Dying To Win: Life Goes On
Everyone, I'm worried that The Swapper changed me. I've seen the pale, twisted face of my own death, and I now have no issue solving puzzles with it. When RPS is run entirely by soulless clone husks who use each other's icy bodies to do things like reach high shelves and prop open the front door, remember where this all began. Also, remember where it continued: Life Goes On. The still very much in development puzzler cuts out the middleman - aka, that whole "living" part - and sees you use mounting piles of your own corpses to avoid obstacles like spike pits, fire, and endless abysses. It's also fairly humorous if you're a sunken-eyed monster like me. You can play a demo here, and there's a trailer after the break.

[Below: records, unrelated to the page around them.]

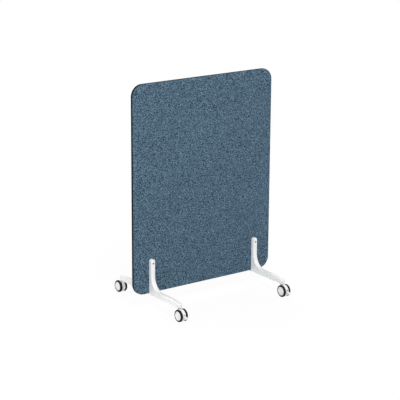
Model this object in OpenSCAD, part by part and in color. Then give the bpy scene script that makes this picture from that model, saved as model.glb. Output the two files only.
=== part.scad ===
// Rolling partition: a padded panel clamped between two pairs of cast legs that run on twin wheel casters.
// Millimetres. X runs along the panel, its front faces -Y and Z is up. The origin is on the floor, below
// the middle of the panel.

/* [Panel] */
// Width of the panel from side edge to side edge
panel_w = 1000; // [800:10:1400]
// Height of the panel from its bottom edge to its top edge
panel_h = 1255; // [900:5:1600]
// Radius of the panel's corners
corner_r = 70; // [40:5:110]
// Thickness of the board, which is also the width of the black edge band
core_t = 12; // [9:1:18]
// Thickness of the edge band round the board
band_t = 2; // [1:0.5:3]
// Thickness of the foam sheet on each face
foam_t = 4; // [3:0.5:8]
// Thickness of the fabric over the foam
fabric_t = 1; // [0.6:0.1:1.5]

/* [Legs] */
// Distance from a side edge of the panel to the middle of a leg
leg_inset = 122; // [105:1:200]
// Width of a leg
leg_w = 28; // [26:1:36]
// Radius of the rounded edges along the outer side of a leg
leg_round = 7; // [4:0.5:8]
// Depth of the upright, out from the face of the fabric
upright_d = 25.2; // [24:0.2:32]
// Height of the upright's top above the underside of the leg
upright_h = 218; // [200:1:300]
// Radius of the hollow curve between upright and foot bar
blend_r = 80; // [60:1:100]
// Height of the level part of the foot bar
bar_h = 34.5; // [30:0.5:40]
// Distance from the panel's mid plane to where the foot bar begins to droop
droop_start = 200; // [180:5:230]
// Radius of the droop towards the toe
droop_r = 700; // [450:10:900]
// Distance from the panel's mid plane to the end of a toe
leg_reach = 318; // [300:1:340]
// Thickness of the tongue that carries the panel's bottom edge
tongue_t = 6; // [5:0.5:8]

/* [Clamp] */
// Distance from the upright's top down to the clamp screw
clamp_drop = 25; // [20:1:60]
// Diameter of the clamp screw
clamp_d = 6; // [5:0.5:7]
// Diameter of the clamp screw's head
clamp_head_d = 10; // [9:0.5:11]
// Height of the clamp screw's head
clamp_head_h = 5.5; // [4:0.5:7]
// Width across the flats of the socket in the head
socket_w = 5; // [3:0.5:6]
// Depth of the recess that the head sits in
recess_h = 8; // [7.5:0.5:10]
// Distance from the tip of a clamp screw to the panel's mid plane
clamp_tip = 1.5; // [1:0.5:4]
// Outside diameter of the threaded sleeve through the panel
sleeve_d = 9; // [8.5:0.5:12]

/* [Tie plate] */
// Width of the tie plate under a pair of legs
tie_w = 16; // [14:1:18]
// Length of the tie plate
tie_l = 92; // [84:2:120]
// Thickness of the tie plate
tie_t = 3.5; // [3:0.5:4]
// Diameter of the tie screws
tie_screw_d = 5; // [4:0.5:6]
// Diameter of the countersunk heads
tie_head_d = 9.5; // [8:0.5:11]
// Length of the tie screws
tie_screw_l = 16; // [12:1:20]
// Distance from the panel's mid plane to the first tie screw
tie_first = 20; // [16:1:22]
// Distance between the two tie screws of a leg
tie_pitch = 15; // [12:1:18]

/* [Stems] */
// Distance from the end of a toe back to the stem
toe_to_stem = 19; // [18:0.5:26]
// Diameter of the shank in the leg
shank_d = 11; // [9:0.5:12]
// Length of the shank in the leg
shank_l = 13.5; // [10:0.5:15]
// Diameter of the collar under the leg
collar_d = 23; // [20:0.5:24]
// Thickness of the collar
collar_t = 4.2; // [3:0.1:5]
// Diameter of the pin that the caster swivels on
pin_d = 10; // [8:0.5:11]
// Length of the pin below the collar
pin_l = 25; // [20:0.5:28]
// Height of the spring ring above the pin's lower end
ring_up = 3; // [2:0.5:5]
// Thickness of the spring ring
ring_t = 0.9; // [0.7:0.1:1.5]
// Depth of the ring's groove in the pin
ring_in = 0.8; // [0.5:0.1:1.2]
// Distance that the ring stands out from the pin
ring_out = 1.2; // [0.8:0.1:1.6]
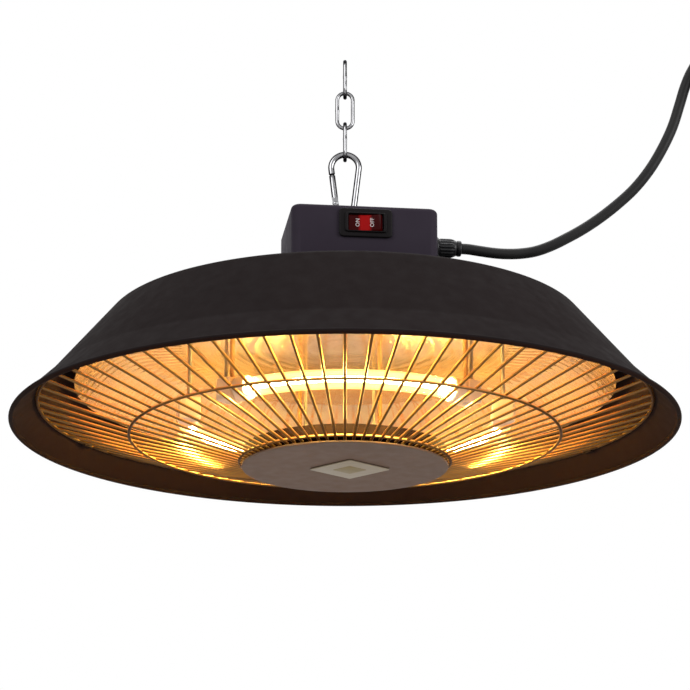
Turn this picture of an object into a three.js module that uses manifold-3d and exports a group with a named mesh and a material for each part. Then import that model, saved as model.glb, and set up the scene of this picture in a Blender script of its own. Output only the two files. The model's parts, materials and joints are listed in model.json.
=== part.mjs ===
import * as THREE from 'three';
import { mergeVertices } from 'three/addons/utils/BufferGeometryUtils.js';
import Module from 'manifold-3d';

// Hanging infrared heater: a flared steel shade with a wire guard, three bent quartz lamps under a
// polished reflector, a switch box on top, and a short chain with a snap hook that carries it.
// Millimetres, +Z up. Heights are counted from the plane of the shade's rim. The last lines lower
// everything, so that the origin is the hanging point, inside the top of the uppermost link.

const wasm = await Module();
wasm.setup();

// Driving dimensions of the whole object

const seatGap = 0.3; // clearance between pieces that touch
const cutOver = 1; // how far a cutting tool runs past a face
const mergeDistance = 1e-4; // corners closer than this are one
const rimRadius = 212.5;
const lipWidth = 21.9; // from the neck out to the rim
const neckHeight = 21; // where the cone turns out into the lip
const coneWidth = 41.6; // from the flat deck's edge out to the neck
const deckHeight = 70.8; // top face of the deck
const shadeWall = 1.2;
const boxWidth = 94;
const boxDepth = 74;
const boxRise = 67.2; // from the deck's top to the box's top
const boxTurn = 7; // degrees, the box sits a little turned on the deck
const boxShiftX = 8.5; // the box's middle, sideways from the heater's axis
const cordLength = 1800;
const cordDiameter = 7;

// Finishes

const finish = (color, roughness, metalness, more = {}) =>
  new THREE.MeshStandardMaterial({ color, roughness, metalness, ...more });
const blackCoat = finish(0x262121, 0.75, 0.3);
const polishedCopper = finish(0xd79a72, 0.18, 1);
const guardWire = finish(0x3a2b26, 0.5, 0.6);
const hubCoat = finish(0x61514a, 0.7, 0.3);
const badgeFinish = finish(0xa9a49b, 0.5, 0.2);
const zinc = finish(0xb9bcc0, 0.35, 0.9);
const chrome = finish(0xd8dadd, 0.15, 1);
const quartz = finish(0xffd9a0, 0.1, 0, { transparent: true, opacity: 0.4 });
const tungsten = finish(0xffc24a, 0.4, 0.5);
const ceramic = finish(0xe6dfd2, 0.7, 0);
const boxPlastic = finish(0x3b363c, 0.6, 0);
const blackPlastic = finish(0x18171a, 0.45, 0);
const rockerRed = finish(0xc01c18, 0.3, 0);
const blackRubber = finish(0x161616, 0.7, 0);
const leadSleeve = finish(0xd8d2c4, 0.8, 0);
const liveSleeve = finish(0x6b3f25, 0.6, 0);
const neutralSleeve = finish(0x2f56a6, 0.6, 0);
const earthSleeve = finish(0x7d9a2c, 0.6, 0);
const brass = finish(0xc7a75a, 0.3, 1);

// Shape helpers

const radians = THREE.MathUtils.degToRad;
const lateral = (radius, turn) => [radius * Math.cos(turn), radius * Math.sin(turn)];
const moved = (geometry, x = 0, y = 0, z = 0) => geometry.clone().translate(x, y, z);
const turned = (geometry, angle) => geometry.clone().rotateZ(angle);

// Merges shared corners, drops triangles that have no area and points every face outwards
function tidy(geometry) {
  const bare = new THREE.BufferGeometry();
  bare.setAttribute('position', geometry.getAttribute('position').clone());
  if (geometry.index) bare.setIndex(geometry.index.clone());
  const merged = mergeVertices(bare, mergeDistance);
  const place = merged.getAttribute('position');
  const corners = [0, 1, 2].map(() => new THREE.Vector3());
  const kept = [];
  let volume = 0;
  for (let i = 0; i < merged.index.count; i += 3) {
    const [a, b, c] = [0, 1, 2].map((k) => merged.index.getX(i + k));
    if (a === b || b === c || c === a) continue;
    [a, b, c].forEach((corner, k) => corners[k].fromBufferAttribute(place, corner));
    volume += corners[0].dot(corners[1].clone().cross(corners[2]));
    kept.push([a, b, c]);
  }
  merged.setIndex(kept.flatMap(([a, b, c]) => (volume > 0 ? [a, b, c] : [a, c, b])));
  return merged;
}

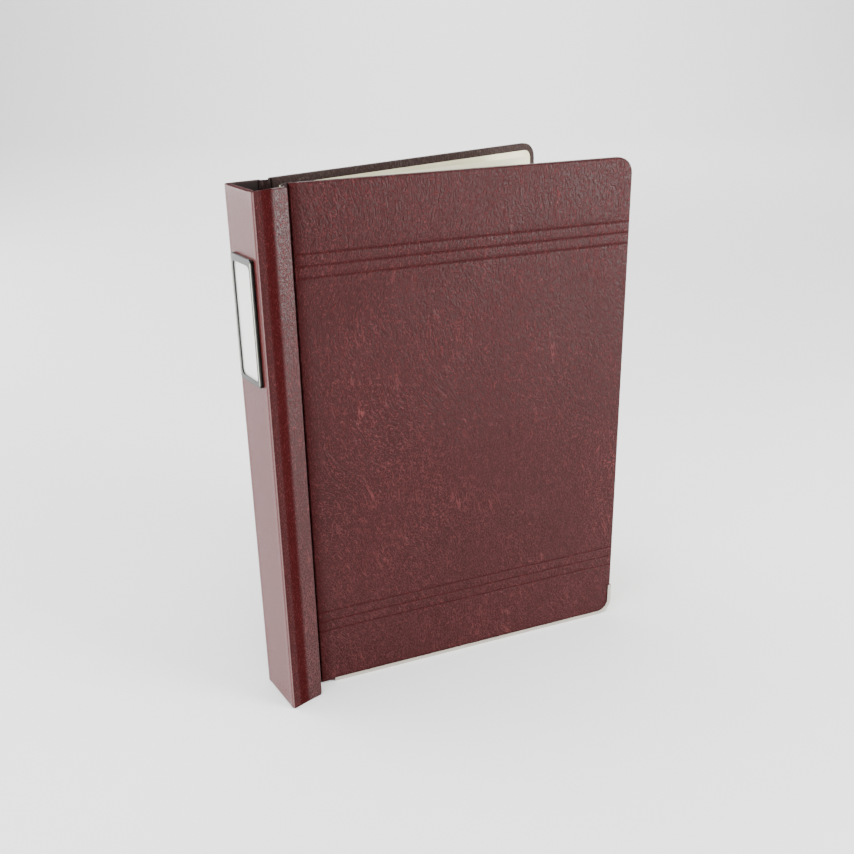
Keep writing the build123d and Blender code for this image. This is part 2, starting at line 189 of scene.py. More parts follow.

I played through the medieval hop-'til-you-drop-(dead)'s demo and found it to be entertainingly clever, but definitely rough-around-the-edges. For one, the controls felt way too floaty and imprecise, though keyboards are never an optimal way to control these sorts of things.
More pressing, meanwhile, was the lack of puzzle variety. The selection on show was solid, but I was never able to shake the feeling that I was only solving slight variations on the same core idea. Don't get me wrong: I chuckled when the game made me use a set of my own spike perforated bodies as stepping stones or ledges, but I didn't get to do much else particularly unique or inventive. Just switches and conveyor belts. Puzzle-solving 101. Also, every puzzle had an optimal solution (both in terms of time taken and bodies used), but they were pretty easy to figure out via trial-and-error.
Life Goes On's concept is fantastic, but right now its execution (GEDDIT) feels, well, kinda lifeless (GEDDIT EVEN MORE). I saw a spark of creativity, but it needs more room to breathe before it grows into a flame. I've got high hopes, though. Or at least, as much hope as it's possible to have as RPS' resident corpse lord and master of depressing subject matters, anyway.